Modalità di deduzione del vizio della violazione e falsa applicazione della legge di cui all’art. 360 c.p.c., comma 1, n. 3
Costituisce principio sedimentato in sede di legittimità (ex permultis, Cass. Sez. 6-3, Ordinanza n. 16038 del 26/06/20), quello per cui il vizio della violazione e falsa applicazione della legge, normato nell’all’art. 360 c.p.c., comma 1, n. 3, debba, in sintonia con l’art. 366 c.p.c., comma 1, n. 4, essere dedotto, sotto pena di sua inammissibilità, non solo indicando, ovviamente, le norme di diritto asseritamente violate, ma facendo seguire, a tale indicazione, l’individuazione delle affermazioni in diritto contenute nella sentenza impugnata, reputate motivatamente confliggenti con le norme regolatrici della fattispecie e con l’interpretazione delle stesse offertane dalla giurisprudenza di legittimità: solo così la Corte di Cassazione sarà posta in condizione di adempiere al proprio morfologico compito di verificare il fondamento della denunziata violazione (v. anche, in questo blog, 23 LUGLIO 2019, “Se si deduce una violazione di legge, occorre precisare in cosa consista tale violazione, senza rifugiarsi in affermazioni apodittiche”)
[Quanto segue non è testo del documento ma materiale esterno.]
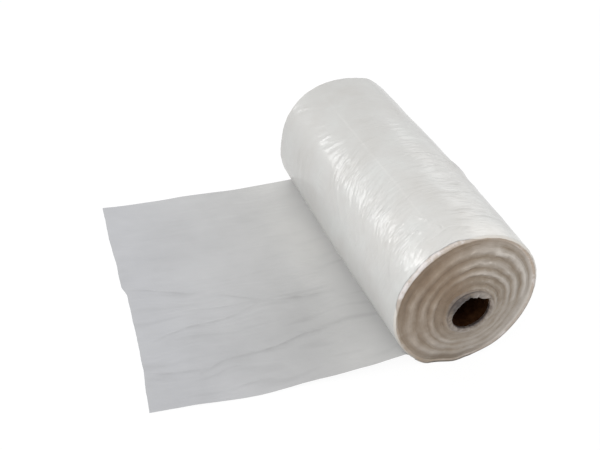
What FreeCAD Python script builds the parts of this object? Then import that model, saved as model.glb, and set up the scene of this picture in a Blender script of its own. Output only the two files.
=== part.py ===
import FreeCAD, Part
import math
import os
from types import SimpleNamespace

import Sketcher

# A roll of plastic bags lying on a flat surface: a web of film bags wound on a cardboard core,
# with the first bag pulled off from under the roll. The core's axis runs along Y, the roll's
# near end points to -Y and the pulled-off bag lies towards -X. The origin is on the resting
# surface, right under the core's axis at mid-length. All lengths are in millimetres.

driving_sizes = {
    "filmWidth": 305.0,        # a bag's width, and so the length of the roll
    "rollRadius": 73.5,        # outermost turn
    "rollHeight": 70.0,        # centre of the outermost turn: the soft roll sits on a flat spot
    "lipWidth": 2.5,           # the last few turns stand past the others as a thin lip
    "lipDepth": 2.0,
    "coreHeight": 65.5,        # the core has sunk a little below the outermost turn's centre
    "coreOuter": 22.0,         # radius of the cardboard tube, outside
    "coreWall": 3.0,
    "coreLength": 299.0,
    "coreRecess": 3.0,         # the core stops this far inside the innermost turns
    "creep": 11.5,             # how far the innermost turns have slid towards the near end
    "creepRadius": 58.0,       # the turns outside this radius have stayed level
    "bundleRound": 6.2,        # radius of the rounded edge of each bundle of turns
    "bagGauge": 0.5,           # two films and the air between them, lying loose
    "bagLift": 190.0,          # the bag is flat from its torn edge to here, from the core's axis
    "bagJoin": 40.0,           # and rises in one long bend to this place inside the roll
    "bagRise": 17.0,           # which is this high
    "tornNear": 293.5,         # the torn edge's distance from the core's axis, at its near end
    "tornMiddle": 276.5,       # where the torn edge runs level
    "tornFar": 269.5,          # and at its far end
    "tornKneeNear": 15.0,      # the level stretch ends this far before the middle of the roll
    "tornKneeFar": 65.0,       # and this far behind it
    "tornRoundNear": 1600.0,   # radii of the torn edge's three shallow waves
    "tornRoundMiddle": 350.0,
    "tornRoundFar": 420.0,
    "margin": 20.0,            # how far a cut runs past what it cuts
}
bundle_count = 5               # bundles of turns between the core and creepRadius

doc = FreeCAD.newDocument("BagRoll")
sheet = doc.addObject("Spreadsheet::Sheet", "sizes")
for row, (name, number) in enumerate(driving_sizes.items(), start=1):
    sheet.set(f"A{row}", name)
    sheet.set(f"B{row}", str(number))
    sheet.setAlias(f"B{row}", name)
doc.recompute()


class Size(float):
    """A length together with its formula over the sheet, which a sketch is bound to."""

    def __new__(cls, value, formula):
        size = float.__new__(cls, value)
        size.formula = formula
        return size

    def __add__(self, other):
        return Size(float(self) + float(other), f"({self.formula} + {formula_of(other)})")

    def __sub__(self, other):
        return Size(float(self) - float(other), f"({self.formula} - {formula_of(other)})")

    def __mul__(self, other):
        return Size(float(self) * float(other), f"({self.formula} * {formula_of(other)})")

    def __truediv__(self, other):
        return Size(float(self) / float(other), f"({self.formula} / {formula_of(other)})")

    def __neg__(self):
        return Size(-float(self), f"(-{self.formula})")


def formula_of(value):
    return value.formula if isinstance(value, Size) else repr(float(value))


s = SimpleNamespace(**{name: Size(number, f"sizes.{name}") for name, number in driving_sizes.items()})
half_width = s.filmWidth / 2
end_plane = half_width - s.lipDepth      # the level turns' ends, from mid-length


# ---- sketches -----------------------------------------------------------------------------

def new_body(name):
    body = doc.addObject("PartDesign::Body", name)
    body.Label = name
    return body


def new_sketch(body, name, role):
    """A sketch on one of the body's own origin planes: on YZ its axes are Y and Z, on XZ X and Z."""
    sketch = body.newObject("Sketcher::SketchObject", name)
    plane = [feature for feature in body.Origin.OriginFeatures if feature.Role == role][0]
    sketch.AttachmentSupport = (plane, [""])
    sketch.MapMode = "FlatFace"
    return sketch


def bind(sketch, constraint, value):
    index = sketch.addConstraint(constraint)
    if isinstance(value, Size):
        sketch.setExpression(f"Constraints[{index}]", value.formula)


def pin_point(sketch, geometry, point, across, up):
    """Fixes a point of a geometry (1 start, 2 end, 3 centre) at its distances from the origin."""
    bind(sketch, Sketcher.Constraint("DistanceX", -1, 1, geometry, point, float(across)), across)
    bind(sketch, Sketcher.Constraint("DistanceY", -1, 1, geometry, point, float(up)), up)


def add_arc(sketch, start, end, radius):
    """An arc that bulges to the right of the way from start to end, or to the left if radius < 0.

    Returns its number and which of its points are start and end: an arc runs anticlockwise.
    """
    swapped = radius < 0
    tail, head = (end, start) if swapped else (start, end)
    chord = head - tail
    reach = abs(float(radius))
    rise = math.sqrt(reach ** 2 - chord.Length ** 2 / 4)
    inward = FreeCAD.Vector(-chord.y, chord.x, 0).normalize()
    centre = tail + chord * 0.5 + inward * rise
    first = math.atan2(tail.y - centre.y, tail.x - centre.x)
    last = math.atan2(head.y - centre.y, head.x - centre.x)
    circle = Part.Circle(centre, FreeCAD.Vector(0, 0, 1), reach)
    arc = sketch.addGeometry(Part.ArcOfCircle(circle, first, last), False)
    size = -radius if swapped else radius
    bind(sketch, Sketcher.Constraint("Radius", arc, reach), size)
    return (arc, 2, 1) if swapped else (arc, 1, 2)


def outline(sketch, corners, arcs=None):
    """A closed outline, anticlockwise through the corners. arcs gives a side's radius by number."""
    arcs = arcs or {}
    places = [FreeCAD.Vector(float(across), float(up), 0) for across, up in corners]
    sides = []
    for side, start in enumerate(places):
        end = places[(side + 1) % len(places)]
        if side in arcs:
            sides.append(add_arc(sketch, start, end, arcs[side]))
        else:
            sides.append((sketch.addGeometry(Part.LineSegment(start, end), False), 1, 2))
    for side, (geometry, start, end) in enumerate(sides):
        following, its_start, _ = sides[(side + 1) % len(sides)]
        sketch.addConstraint(Sketcher.Constraint("Coincident", geometry, end, following, its_start))
        pin_point(sketch, geometry, start, *corners[side])


def axis_line(sketch, height):
    """A construction line along the sketch's first axis, to revolve about."""
    line = Part.LineSegment(
        FreeCAD.Vector(-float(half_width), float(height), 0),
        FreeCAD.Vector(float(half_width), float(height), 0),
    )
    axis = sketch.addGeometry(line, True)
    pin_point(sketch, axis, 1, -half_width, height)
    pin_point(sketch, axis, 2, half_width, height)


# ---- features -----------------------------------------------------------------------------

def revolve(body, kind, name, axis_height, corners, arcs=None):
    """A Revolution or a Groove of an outline about a line along Y at axis_height."""
    sketch = new_sketch(body, f"{name}_section", "YZ_Plane")
    axis_line(sketch, axis_height)
    outline(sketch, corners, arcs)
    feature = body.newObject(f"PartDesign::{kind}", name)
    feature.Profile = sketch
    feature.ReferenceAxis = (sketch, ["Axis0"])
    feature.Angle = 360.0
    return finish(feature)


def cut_through(body, sketch, name):
    feature = body.newObject("PartDesign::Pocket", name)
    feature.Profile = sketch
    feature.SideType = "Symmetric"
    feature.Type = "ThroughAll"
    return finish(feature)


def finish(feature):
    """Recomputes, and makes sure that what should add has added and what should cut has cut."""
    doc.recompute()
    base = feature.BaseFeature
    if base is not None:
        gained = feature.Shape.Volume - base.Shape.Volume
        cuts = feature.TypeId in ("PartDesign::Groove", "PartDesign::Pocket")
        if (gained >= 0) if cuts else (gained <= 0):
            raise RuntimeError(f"{feature.Name} changed the volume by {gained:.1f} mm3")
    return feature


# ---- the pieces ---------------------------------------------------------------------------

def bundle_edges(mid_length_side, away):
    """The corners between the bundles of turns, from the core outwards, at one end of the roll.

    mid_length_side is the level turns' end, and away is -1 at the near end and 1 at the far end.
    The turns have slid towards the near end, the innermost ones the most.
    """
    corners = []
    for step in range(bundle_count + 1):
        radius = s.coreOuter + (s.creepRadius - s.coreOuter) * (step / bundle_count)
        slid = s.creep * (1 - step / bundle_count)
        along = -(mid_length_side + slid) if away < 0 else mid_length_side - slid
        corners.append((along, s.coreHeight + radius))
    return corners


def make_core_tube():
    """The cardboard tube, whose ends are just inside the innermost turns."""
    body = new_body("core_tube")
    near_end = -(end_plane + s.creep - s.coreRecess)
    inner, outer = s.coreHeight + s.coreOuter - s.coreWall, s.coreHeight + s.coreOuter
    far_end = near_end + s.coreLength
    corners = [(near_end, inner), (far_end, inner), (far_end, outer), (near_end, outer)]
    revolve(body, "Revolution", "tube", s.coreHeight, corners)
    return body


def make_wound_bags():
    """All the turns of film as one soft solid, with its slid bundles and its flat spot."""
    body = new_body("wound_bags")
    lip_round = s.lipWidth * 0.625
    shoulder = half_width - s.lipWidth * 0.25    # an arc of lip_round rises this much to the end
    lip_inner, lip_outer = s.rollHeight + s.rollRadius - s.lipWidth, s.rollHeight + s.rollRadius
    level_turns = [
        (-end_plane, s.rollHeight),
        (end_plane, s.rollHeight),
        (end_plane, lip_inner),
        (shoulder, lip_inner),
        (shoulder, lip_outer),
        (-shoulder, lip_outer),
        (-shoulder, lip_inner),
        (-end_plane, lip_inner),
    ]
    lips = {3: lip_round, 5: lip_round}
    revolve(body, "Revolution", "level_turns", s.rollHeight, level_turns, lips)

    near = bundle_edges(end_plane, -1)
    rooted = -(end_plane - s.margin)
    crept = [(rooted, near[0][1]), (rooted, near[-1][1])] + near[::-1]
    rounds = {side: s.bundleRound for side in range(2, 2 + bundle_count)}
    revolve(body, "Revolution", "crept_turns", s.coreHeight, crept, rounds)

    far = bundle_edges(end_plane, 1)
    outside = half_width + s.margin
    dish = far + [(outside, far[-1][1]), (outside, far[0][1])]
    hollows = {side: -s.bundleRound for side in range(bundle_count)}
    revolve(body, "Groove", "far_dish", s.coreHeight, dish[::-1], reversed_sides(hollows, len(dish)))

    seat = new_sketch(body, "core_seat_section", "XZ_Plane")
    seat.addGeometry(Part.Circle(FreeCAD.Vector(0, float(s.coreHeight), 0),
                                 FreeCAD.Vector(0, 0, 1), float(s.coreOuter)), False)
    pin_point(seat, 0, 3, 0.0, s.coreHeight)
    bind(seat, Sketcher.Constraint("Radius", 0, float(s.coreOuter)), s.coreOuter)
    cut_through(body, seat, "core_seat")

    below = new_sketch(body, "flat_spot_section", "XZ_Plane")
    outline(below, [(-s.rollRadius, -s.margin), (s.rollRadius, -s.margin),
                    (s.rollRadius, 0.0), (-s.rollRadius, 0.0)])
    cut_through(body, below, "flat_spot")
    return body


def reversed_sides(arcs, count):
    """The sides' numbers when the same corners are listed the other way round."""
    return {(count - 2 - side) % count: radius for side, radius in arcs.items()}


def make_leading_bag():
    """The length of the first bag that lies pulled off, up to where it meets the roll."""
    body = new_body("leading_bag")
    run = s.bagLift - s.bagJoin
    bend = (run * run + s.bagRise * s.bagRise) / (s.bagRise * 2)
    profile = new_sketch(body, "bag_profile", "XZ_Plane")
    edge = -(s.tornNear + s.margin)
    corners = [
        (edge, 0.0),
        (-s.bagLift, 0.0),
        (-s.bagJoin, s.bagRise),
        (-s.bagJoin, s.bagRise + s.bagGauge),
        (-s.bagLift, s.bagGauge),
        (edge, s.bagGauge),
    ]
    outline(profile, corners, {1: bend, 3: -bend})
    pad = body.newObject("PartDesign::Pad", "bag_web")
    pad.Profile = profile
    pad.SideType = "Symmetric"
    pad.setExpression("Length", s.filmWidth.formula)
    finish(pad)

    roll = new_sketch(body, "roll_outline", "XZ_Plane")
    roll.addGeometry(Part.Circle(FreeCAD.Vector(0, float(s.rollHeight), 0),
                                 FreeCAD.Vector(0, 0, 1), float(s.rollRadius)), False)
    pin_point(roll, 0, 3, 0.0, s.rollHeight)
    bind(roll, Sketcher.Constraint("Radius", 0, float(s.rollRadius)), s.rollRadius)
    cut_through(body, roll, "roll_trim")

    beyond = -(s.tornNear + s.margin * 2)
    torn = new_sketch(body, "torn_edge_outline", "XY_Plane")
    corners = [
        (-s.tornFar, half_width),
        (beyond, half_width),
        (beyond, -half_width),
        (-s.tornNear, -half_width),
        (-s.tornMiddle, -s.tornKneeNear),
        (-s.tornMiddle, s.tornKneeFar),
    ]
    waves = {3: -s.tornRoundNear, 4: -s.tornRoundMiddle, 5: -s.tornRoundFar}
    outline(torn, corners, waves)
    cut_through(body, torn, "torn_edge")
    return body


pieces = [make_core_tube(), make_wound_bags(), make_leading_bag()]
doc.recompute()

for item in doc.Objects:
    if "Invalid" in item.State or "Error" in item.State:
        raise RuntimeError(f"{item.Name} failed: {item.State}")
for sketch in doc.findObjects("Sketcher::SketchObject"):
    if not sketch.FullyConstrained:
        raise RuntimeError(f"{sketch.Name} isn't fully constrained")
for piece in pieces:
    if piece.Shape.isNull() or not piece.Shape.isValid() or len(piece.Shape.Solids) != 1:
        raise RuntimeError(f"{piece.Label} isn't one valid solid")

os.makedirs("parts", exist_ok=True)
for piece in pieces:
    piece.Shape.exportStep(f"parts/{piece.Label}.step")
    box = piece.Shape.BoundBox
    print(f"{piece.Label}: {piece.Shape.Volume / 1000:.1f} cm3, X {box.XMin:.1f} to {box.XMax:.1f}, "
          f"Y {box.YMin:.1f} to {box.YMax:.1f}, Z {box.ZMin:.1f} to {box.ZMax:.1f}")
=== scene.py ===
import math
from types import SimpleNamespace

import bmesh
import bpy
import numpy as np
from mathutils import Matrix, Vector


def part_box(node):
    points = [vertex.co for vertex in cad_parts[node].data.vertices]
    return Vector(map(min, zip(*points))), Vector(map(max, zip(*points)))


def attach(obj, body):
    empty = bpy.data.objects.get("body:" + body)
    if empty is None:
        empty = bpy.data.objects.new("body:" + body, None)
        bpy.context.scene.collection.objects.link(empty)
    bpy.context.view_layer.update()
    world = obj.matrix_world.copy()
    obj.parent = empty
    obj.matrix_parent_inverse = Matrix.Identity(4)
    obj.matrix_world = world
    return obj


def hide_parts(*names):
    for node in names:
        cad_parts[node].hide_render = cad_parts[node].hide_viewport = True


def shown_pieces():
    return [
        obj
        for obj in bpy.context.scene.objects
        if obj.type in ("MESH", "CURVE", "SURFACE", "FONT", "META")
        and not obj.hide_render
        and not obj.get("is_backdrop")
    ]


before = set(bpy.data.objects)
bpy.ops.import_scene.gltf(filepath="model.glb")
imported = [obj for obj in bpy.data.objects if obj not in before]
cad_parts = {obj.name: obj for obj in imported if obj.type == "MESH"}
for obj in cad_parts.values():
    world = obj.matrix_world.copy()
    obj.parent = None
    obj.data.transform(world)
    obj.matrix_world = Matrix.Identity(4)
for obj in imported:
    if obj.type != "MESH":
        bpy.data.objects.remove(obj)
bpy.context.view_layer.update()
scene = bpy.context.scene
mm = 0.001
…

Spesso accade, invece, che una censura articolata sotto l’egida applicativa della violazione di legge, ben lungi dall’essere prospettata attraverso la corretta indicazione delle affermazioni in diritto contenute nella sentenza impugnata, di cui si assuma il contrasto con le precedentemente richiamate norme regolatrici della fattispecie, delinei, al contrario, una diversa ricostruzione della fattispecie concreta.
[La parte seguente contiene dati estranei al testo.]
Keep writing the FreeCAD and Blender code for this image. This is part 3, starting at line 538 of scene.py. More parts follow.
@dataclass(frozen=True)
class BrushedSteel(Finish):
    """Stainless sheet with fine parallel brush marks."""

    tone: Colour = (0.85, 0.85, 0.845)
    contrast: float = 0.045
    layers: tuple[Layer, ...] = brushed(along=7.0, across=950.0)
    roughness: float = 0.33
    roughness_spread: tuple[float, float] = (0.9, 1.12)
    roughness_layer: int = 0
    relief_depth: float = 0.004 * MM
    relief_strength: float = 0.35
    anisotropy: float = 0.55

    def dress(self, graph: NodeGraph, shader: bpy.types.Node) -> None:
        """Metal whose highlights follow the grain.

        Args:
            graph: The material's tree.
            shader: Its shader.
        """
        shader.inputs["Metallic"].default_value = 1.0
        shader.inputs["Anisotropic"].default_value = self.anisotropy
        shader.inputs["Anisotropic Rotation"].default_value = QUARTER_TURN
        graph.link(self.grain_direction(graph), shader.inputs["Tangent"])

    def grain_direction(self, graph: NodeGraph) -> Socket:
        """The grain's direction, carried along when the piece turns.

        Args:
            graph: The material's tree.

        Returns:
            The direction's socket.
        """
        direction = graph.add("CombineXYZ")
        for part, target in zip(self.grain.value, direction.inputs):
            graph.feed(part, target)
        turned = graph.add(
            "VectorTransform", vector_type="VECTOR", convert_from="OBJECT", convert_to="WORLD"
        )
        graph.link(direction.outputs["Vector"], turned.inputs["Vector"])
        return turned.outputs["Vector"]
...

Ma se si muovono critiche alla ricognizione della fattispecie concreta, si impinge ineludibilmente nel merito della decisione, che, ontologicamente, pertiene alle valutazioni dei giudici delle pregresse fasi.
Il vizio della violazione e falsa applicazione della legge, di per contro, involge solo ed esclusivamente l’erronea prospettazione della fattispecie astratta, quale delineata nella motivazione impugnata.
Quindi, se la deduzione del vizio di violazione di legge dovesse in realtà schermare una critica alla valutazione dei fatti compiuta dal giudice di merito, il ricorso sarebbe dichiarato inammissibile, perché la doglianza avente ad oggetto la persuasività del ragionamento del giudice di merito nella valutazione delle risultanze istruttorie, inerisce alla sufficienza della motivazione, esulante, in quanto tale, dal raggio d’azione dell’art. 360 c.p.c., comma 1, n. 3.